I’m going to review the first season overall as if it were one long movie, because that’s pretty much how I saw it anyway—a 6-7 hour long movie that I never got tired of watching. (Each episode runs about 45-55 minutes.) This is going to be roughly spoiler-free—any story details going past episode 2 will not be written about here.

Set in a small Indiana town in November 1983, “Stranger Things” begins with the mysterious disappearance of a young boy. While police chief Hopper (David Harbour) starts to investigate and the boy’s mother Joyce (Winona Ryder) and brother Jonathan (Charlie Heaton) put up “missing” posters while frantically looking for him, the boy’s friends—Mike (Finn Wolfhard), Dustin (Gaten Matarazzo), and Lucas (Caleb McLaughlin)—begin their own search. The boys come across a strange girl named Eleven (Millie Bobby Brown) with a limited vocabulary…and psychokinetic abilities. They find that there might be a connection between her and the boy’s disappearance. Meanwhile, something is out there, collecting people in town. The closer the boys, Joyce, and Hopper, along with Jonathan and Mike’s older sister Nancy (Natalia Dyer), get to learning the truth, the more they attract the attention of an ominous government agency…and something even more threatening.

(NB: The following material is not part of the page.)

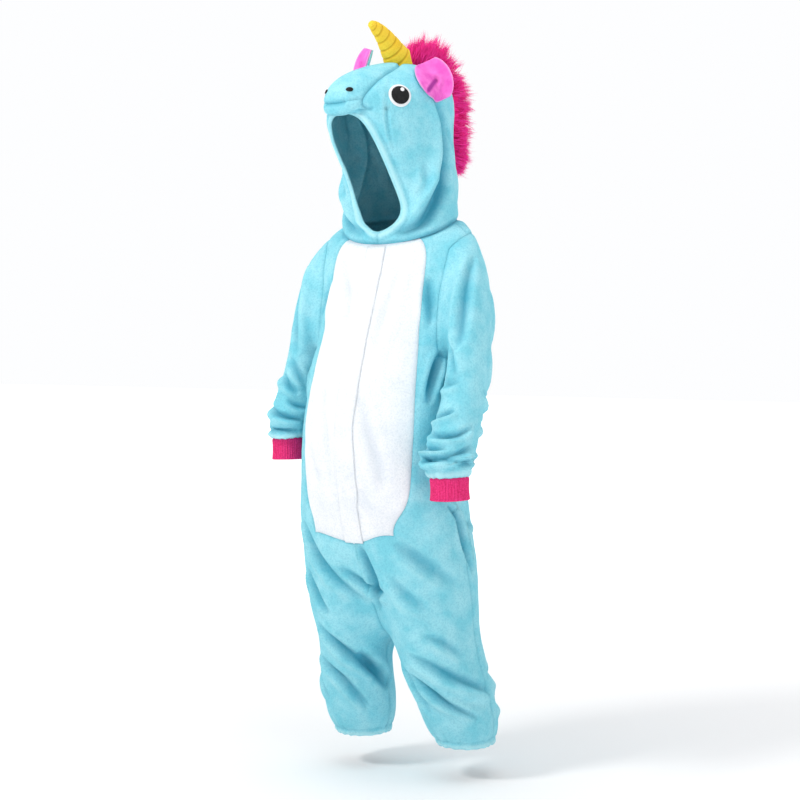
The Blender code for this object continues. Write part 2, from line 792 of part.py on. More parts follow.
def placket(skin):
    """Strip over the belly's centre seam, on the belly's own points."""
    left = {number for face in skin.patch("belly_left") for number in face}
    right = {number for face in skin.patch("belly_right") for number in face}
    seam = sorted((skin.points[number] for number in left & right), key=lambda point: point.z)
    lift = SEAM_GAP + PLACKET_CLEARANCE
    front = []
    back = []
    for point in seam:
        outer_row = []
        inner_row = []
        for share in PLACKET_COLUMNS:
            start = Vector((point.x + share * PLACKET_HALF_WIDTH, -1.0, point.z))
            place, normal = on_skin(skin, start, Vector((0.0, 1.0, 0.0)))
            if share == 0.0:
                place = point
            inner_row.append(place + normal * lift)
            outer_row.append(place + normal * (lift + CLOTH))
        front.append(outer_row)
        back.append(inner_row)
    for rows in (front, back):
        ends = zip(rows[-1], rows[-2])
        rows[-1] = [point + (below - point).normalized() * PLACKET_TRIM for point, below in ends]
    return grid_solid(front, back)


def pocket(skin, sign):
    """Bag of cloth hanging inside the side seam, just behind the wall."""
    front = []
    back = []
    for step in range(POCKET_STEPS + 1):
        height = POCKET_BOTTOM + (POCKET_TOP - POCKET_BOTTOM) * step / POCKET_STEPS
        outer_row = []
        inner_row = []
        for turn in POCKET_TURNS:
            angle = math.radians(turn)
            direction = Vector((-sign * math.sin(angle), math.cos(angle), 0.0))
            centre = Vector((TORSO[BELLY_ROW].x, TORSO[BELLY_ROW].y, level(height)))
            place, normal = on_skin(skin, centre - direction, direction)
            depth = CLOTH + SEAM_GAP + POCKET_DEPTH
            outer_row.append(place - normal * depth)
            inner_row.append(place - normal * (depth + CLOTH))
        front.append(outer_row)
        back.append(inner_row)
    return grid_solid(front, back)


# ---------------------------------------------------------------- head details
def disc_on_skin(skin, centre, towards, half_across, half_up, lift, thickness):
    """Flat disc laid on a skin and moved out from its points."""
    rings = DISC_RINGS
    spokes = DISC_SIDES
    place, normal = on_skin(skin, centre, towards)
    across = normal.cross(Vector((0.0, 0.0, 1.0))).normalized()
    up = across.cross(normal).normalized()
    points = []
    for side_lift in (lift + thickness, lift):
        base, base_normal = on_skin(skin, place + normal * PROBE, -normal)
        points.append(base + base_normal * side_lift)
        for ring in range(1, rings + 1):
            for spoke in range(spokes):
                angle = math.tau * spoke / spokes
                offset = across * (half_across * ring / rings * math.cos(angle))
                offset += up * (half_up * ring / rings * math.sin(angle))
                spot, spot_normal = on_skin(skin, place + normal * PROBE + offset, -normal)
                points.append(spot + spot_normal * side_lift)
    layer = 1 + rings * spokes
    faces = []
    for side in range(2):
        start = side * layer
        for spoke in range(spokes):
            beside = (spoke + 1) % spokes
            faces.append([start, start + 1 + spoke, start + 1 + beside])
            for ring in range(rings - 1):
                near = start + 1 + ring * spokes
                far = near + spokes
                faces.append([near + spoke, far + spoke, far + beside, near + beside])
    edge = 1 + (rings - 1) * spokes
    for spoke in range(spokes):
        beside = (spoke + 1) % spokes
        faces.append([edge + spoke, edge + beside, layer + edge + beside, layer + edge + spoke])
    return points, outward_faces(points, faces)


def eye_place(sign, across=0.0, up=0.0):
    """A point well outside the hood in front of the eye, and the way to the hood."""
    angle = math.radians(EYE_TURN)
    direction = turned((-sign * math.sin(angle), math.cos(angle), 0.0), HEAD_TURN)
    sideways = turned((sign * math.cos(angle), math.sin(angle), 0.0), HEAD_TURN)
    aim = turned((0.0, NOSE[0].y, level(EYE_HEIGHT + up)), HEAD_TURN)
    return aim - direction + sideways * across, direction


def nostril_place(sign):
    """A point in front of the nostril, and the way to the muzzle."""
    x, y, height = NOSTRIL
    inwards, back, up = NOSTRIL_AIM
    direction = turned((-sign * inwards, back, up), HEAD_TURN).normalized()
    return turned((sign * x, y, level(height)), HEAD_TURN) - direction * NOSTRIL_REACH, direction


def horn(skin):
    """Curved, rounded cone."""
    rings = []
    for number, ring in enumerate(HORN):
        centre = Vector((0.0, ring.y, level(ring.height)))
        before = HORN[max(number - 1, 0)]
        after = HORN[min(number + 1, len(HORN) - 1)]
        along = Vector((0.0, after.y - before.y, after.height - before.height)).normalized()
        across = Vector((1.0, 0.0, 0.0))
        up = along.cross(across)
        circle = []
        for spoke in range(HORN_SIDES):
            angle = math.tau * spoke / HORN_SIDES
            spoke_way = across * math.cos(angle) + up * math.sin(angle)
            point = turned(centre + spoke_way * ring.radius, HEAD_TURN)
            if number == 0:
                place, normal = on_skin(skin, point + UP * HORN_REACH, -UP)
                point = place + normal * HORN_CLEARANCE
            circle.append(point)
        rings.append(circle)
    last = HORN[-1]
    tip = turned((0.0, last.y - HORN_TIP_BACK, level(last.height + HORN_TIP_UP)), HEAD_TURN)
    middle = sum(rings[0], Vector()) / HORN_SIDES
    place, normal = on_skin(skin, middle + UP * HORN_REACH, -UP)
    base = place + normal * HORN_DISH
    points = [point for circle in rings for point in circle] + [tip, base]
    tip_number = len(points) - 2
    base_number = len(points) - 1
    faces = []
    for number in range(len(rings) - 1):
        for spoke in range(HORN_SIDES):
            beside = (spoke + 1) % HORN_SIDES
            faces.append([
                number * HORN_SIDES + spoke,
                number * HORN_SIDES + beside,
                (number + 1) * HORN_SIDES + beside,
                (number + 1) * HORN_SIDES + spoke,
            ])
    start = (len(rings) - 1) * HORN_SIDES
    for spoke in range(HORN_SIDES):
        beside = (spoke + 1) % HORN_SIDES
        faces.append([start + spoke, start + beside, tip_number])
        faces.append([spoke, beside, base_number])
    return points, outward_faces(points, faces)


def ear_place(side, sign, x, y, z):
    """World point of a place in the ear's own frame: x across it, -Y its face, z up from its end."""
    ear = EAR[side]
    tilt = Matrix.Rotation(math.radians(-ear.tilt), 3, "X")
    lean = Matrix.Rotation(math.radians(-ear.lean), 3, "Y") @ tilt
    facing = Matrix.Rotation(math.radians(ear.facing), 3, "Z")
    spot = Vector((ear.x, ear.y, level(ear.height)))
    point = spot + facing @ (lean @ Vector((x, y, z)))
    point.x *= sign
    return turned(point, HEAD_TURN)


def clear_of(skin, point, distance, outwards):
    """The point, moved along a direction where a skin is in its way or nearer than a distance."""
    place, normal, _, _ = skin.tree.ray_cast(point + outwards * EAR_LENGTH, -outwards)
    if place is None:
        return point
    slope = max(normal.dot(outwards), EAR_STEEPEST)
    missing = distance / slope - (point - place).dot(outwards)
    return point + outwards * max(0.0, missing)


def ear_half_width(share):
    """Half the ear's width at a share of its length."""
    off = (share - EAR_WIDEST) / EAR_SPAN
    return EAR_HALF_WIDTH * math.sqrt(1.0 - off ** 2) ** EAR_FULLNESS


def ear_layers(skin, side, sign):
    """The back and the face of an ear, one laid on the other; the lower end lies on the hood."""
    ahead = ear_place(side, sign, 0.0, -1.0, 0.0) - ear_place(side, sign, 0.0, 0.0, 0.0)
    outwards = ahead.normalized()
    back = []
    for step in range(EAR_STEPS + 1):
        along = (1 - math.cos(math.pi * step / EAR_STEPS)) / 2
        share = EAR_FIRST + (EAR_LAST - EAR_FIRST) * along
        width = ear_half_width(share)
        row = []
        for column in range(EAR_ACROSS + 1):
            x = width * math.sin(math.pi * (column / EAR_ACROSS - 0.5))
            cup = EAR_CUP * (x / EAR_HALF_WIDTH) ** 2
            point = ear_place(side, sign, x, -cup, EAR_LENGTH * share)
            row.append(clear_of(skin, point, EAR_CLEARANCE, outwards))
        back.append(row)
    lifts = (0.0, EAR_BACK_THICKNESS, EAR_BACK_THICKNESS + EAR_GAP, EAR_THICKNESS)
    grids = [[[point + outwards * lift for point in row] for row in back] for lift in lifts]
    return grid_solid(grids[1], grids[0]), grid_solid(grids[3], grids[2])


def mane(skin):
    """Plain solid of the fur's reach, over the crown and down the middle of the back."""
    across = turned((1.0, 0.0, 0.0), HEAD_TURN)
    table = [MANE[0]]
    for before, after in zip(MANE, MANE[1:]):
        table.append(ManeRing(*[(a + b) / 2 for a, b in zip(before, after)]))
        table.append(after)
    sections = []
    for ring in table:
        angle = math.radians(ring.angle)
        centre = turned((0.0, MANE_CENTRE[0], level(MANE_CENTRE[1] - ring.fall)), HEAD_TURN)
        way = turned((0.0, math.sin(angle), math.cos(angle)), HEAD_TURN)
        place, normal = on_skin(skin, centre + way, -way)
        normal = (normal - across * normal.dot(across)).normalized()
        section = []
        for step in range(MANE_ARC + 1):
            bend = math.pi * step / MANE_ARC
            side = across * (ring.half_width * math.cos(bend))
            out = normal * (MANE_LIFT + ring.reach * math.sin(bend) ** MANE_FULLNESS)
            section.append(place + side + out)
        sections.append(section)
    count = MANE_ARC + 1
    points = [point for section in sections for point in section]
    faces = []
    for number in range(len(sections) - 1):
        for step in range(count):
            beside = (step + 1) % count
            faces.append([
                number * count + step,
                number * count + beside,
                (number + 1) * count + beside,
                (number + 1) * count + step,
            ])
    faces.append(list(range(count)))
    faces.append([(len(sections) - 1) * count + step for step in reversed(range(count))])
    return points, outward_faces(points, faces)


# ---------------------------------------------------------------- assembly
def build():
    clear_scene()
    collection = bpy.data.collections.new("unicorn_onesie")
    bpy.context.scene.collection.children.link(collection)
    body = Skin(body_cage())
    head = Skin(hood_cage())
    share_normals(body, head)
    for kind in ("front", "back", "belly", "sleeve"):
        for side, sign in SIDES:
            name = kind + "_" + side
            make_node(name, *wall(body, body.patch(name)), collection)
    for name in ("hood_left", "hood_right", "muzzle_top", "muzzle_lip"):
        make_node(name, *wall(head, head.patch(name)), collection)
    make_node("placket", *placket(body), collection)
    make_node("horn", *horn(head), collection)
    make_node("mane", *mane(head), collection)
    for side, sign in SIDES:
        points, faces = cuff(body, side)
        make_node("cuff_" + side, points, outward_faces(points, faces), collection)
        make_node("pocket_" + side, *pocket(body, sign), collection)
        back, face = ear_layers(head, side, sign)
        make_node("ear_back_" + side, *back, collection)
        make_node("ear_face_" + side, *face, collection)
        lift = DISC_LIFT
        size = (NOSTRIL_HALF_LENGTH, NOSTRIL_HALF_HEIGHT)
        nostril = disc_on_skin(head, *nostril_place(sign), *size, lift, FELT)
        make_node("nostril_" + side, *nostril, collection)
        discs = (("eye_white_", EYE_RADIUS, 0.0, 0.0), ("eye_black_", PUPIL_RADIUS, 0.0, 0.0),
                 ("eye_glint_", GLINT_RADIUS, GLINT_ACROSS * sign, GLINT_UP))
        for name, radius, across, up in discs:
            disc = disc_on_skin(head, *eye_place(sign, across, up), radius, radius, lift, FELT)
            make_node(name + side, *disc, collection)
            lift += FELT + SEAM_GAP


build()
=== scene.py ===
"""Looks of the unicorn onesie: plush shells with folds on the garment's form, knitted cuffs,
a wound horn, fur and the face, with the floor, the lights and the camera.

Metres, +Z up. The wearer faces -Y and the wearer's left is +X. Heights in the tables are above the
trouser hems.
"""
import math
import random
from collections import namedtuple

import bpy
import numpy as np
from mathutils import Matrix, Vector, kdtree, noise
from mathutils.bvhtree import BVHTree


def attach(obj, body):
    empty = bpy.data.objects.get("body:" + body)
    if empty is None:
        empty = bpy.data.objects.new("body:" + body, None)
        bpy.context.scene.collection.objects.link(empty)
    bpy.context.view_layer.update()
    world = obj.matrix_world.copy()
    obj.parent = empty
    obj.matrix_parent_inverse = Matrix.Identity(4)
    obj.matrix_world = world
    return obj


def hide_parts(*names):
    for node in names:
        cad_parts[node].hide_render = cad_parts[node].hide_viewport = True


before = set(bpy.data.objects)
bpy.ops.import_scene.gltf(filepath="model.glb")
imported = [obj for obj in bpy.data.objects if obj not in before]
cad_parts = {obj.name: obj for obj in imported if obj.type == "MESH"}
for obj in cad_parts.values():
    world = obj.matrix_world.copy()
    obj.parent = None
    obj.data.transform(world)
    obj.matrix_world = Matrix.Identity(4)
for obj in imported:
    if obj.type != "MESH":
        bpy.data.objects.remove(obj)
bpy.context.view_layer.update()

# ---------------------------------------------------------------- driving dimensions
HEM_LEVEL = -0.860          # height of the hems below the shoulders
CLOTH = 0.0022              # thickness of the plush
RIB = 0.0026                # thickness of the knitted cuffs
DISC_LIFT = 0.0007          # the lowest disc above the hood
FELT = 0.0010               # thickness of the eye and nostril discs
SEAM_GAP = 0.0003           # space between sewn pieces
COLUMNS = 16                # columns round the body and the hood
BACK = COLUMNS // 2         # the centre back column
SIDE = COLUMNS // 4         # the side seam column
SIDES = (("left", 1), ("right", -1))
LEVELS = 4                  # subdivision of the cages
UP = Vector((0.0, 0.0, 1.0))

PLACKET_HALF_WIDTH = 0.018
PLACKET_CLEARANCE = 0.0005  # keeps the strip clear of the belly's facets
POCKET_DEPTH = 0.0009       # the bag hangs this far behind the wall
EYE_TURN = 51.5             # degrees round the hood from its front
EYE_HEIGHT = 1.0940
EYE_RADIUS = 0.0195
PUPIL_RADIUS = 0.0155
GLINT_RADIUS = 0.0034
GLINT_ACROSS = 0.0032
GLINT_UP = 0.0080
NOSTRIL = (0.0250, -0.153, 1.100)   # from the head's axis, before the head is turned
NOSTRIL_AIM = (0.35, 0.75, -0.55)   # the way to it, from its own side
NOSTRIL_REACH = 0.1
NOSTRIL_HALF_LENGTH = 0.0062
NOSTRIL_HALF_HEIGHT = 0.0040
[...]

As soon as I was done with the first episode, I knew I had to keep watching to see what was going to happen. The mystery is built up beautifully. Who is this girl? Where did she come from? What’s the story behind this government agency? What happened to the boy? What’s that thing out there? And so on. It shocked me how beautifully woven together many parts of the story were. We get many different stories that eventually connect together by Episode 7—we have the boys learning as much about Eleven (whom they dub “El”) as they can; we have Joyce discovering ways of otherworldly contact with her missing son (such as using Christmas lights to communicate); we have Hopper learning something suspicious about the agency; and we have the sexually intrigued Nancy whose priorities change when her friend Barbara (Shannon Purser) goes missing, leading to working with Jonathan to investigate. There are many characters to follow, but funnily enough, I never dreaded the moment one set of characters returned. I was interested in these characters and their stories, wanting to know what was going to happen.

And the touches of ‘80s pop-culture are fun too, with a Carpenter-like techno score and a soundtrack consisting of hits including an effective running use of The Clash’s “Should I Stay Or Should I Go?” This may not be the exact style we come to expect from a typical ‘80s product, but that’s because it was made in the mid-2010s (duh). That means we’re not afraid to go more outward in writing when we have something we feel passion for. (Look at today’s TV—it’s a great time for storytelling in TV.)

The acting is across-the-board solid. Winona Ryder is brilliant as the frantic mother who is desperately seeking answers and will not brush off the oddities she discovers as side-effects of grief. Harbour is pretty good too—his character, who is a drug addict on top of being a horrible cop, grew on me as the season went on; Harbour nails the dramatic scenes that are called for when we learn more about his past. The kids are all fantastic actors—not a single false note is found in either of them; what makes their team effort work is their ability to act like real friends. Heaton is excellent as well, as a shy high-school outcast who steps up as a hero. And then there’s Matthew Modine as the man behind most of the madness—let’s just say I wanted to punch this guy right in the jaw after I kick him in the groin.

Millie Bobby Brown gives the series’ best performance as Eleven. She had to convey emotions using just her eyes and body language and she is easily sympathetic while pulling them off. I hope she returns in Season 2.

“Stranger Things” is madly entertaining from the beginning to the end. It leaves room for a sequel season (Season 2, which comes out next year), and I’m excited to see it. What’s left to do? What’s left to see? What’s left to investigate? I’m excited to find out.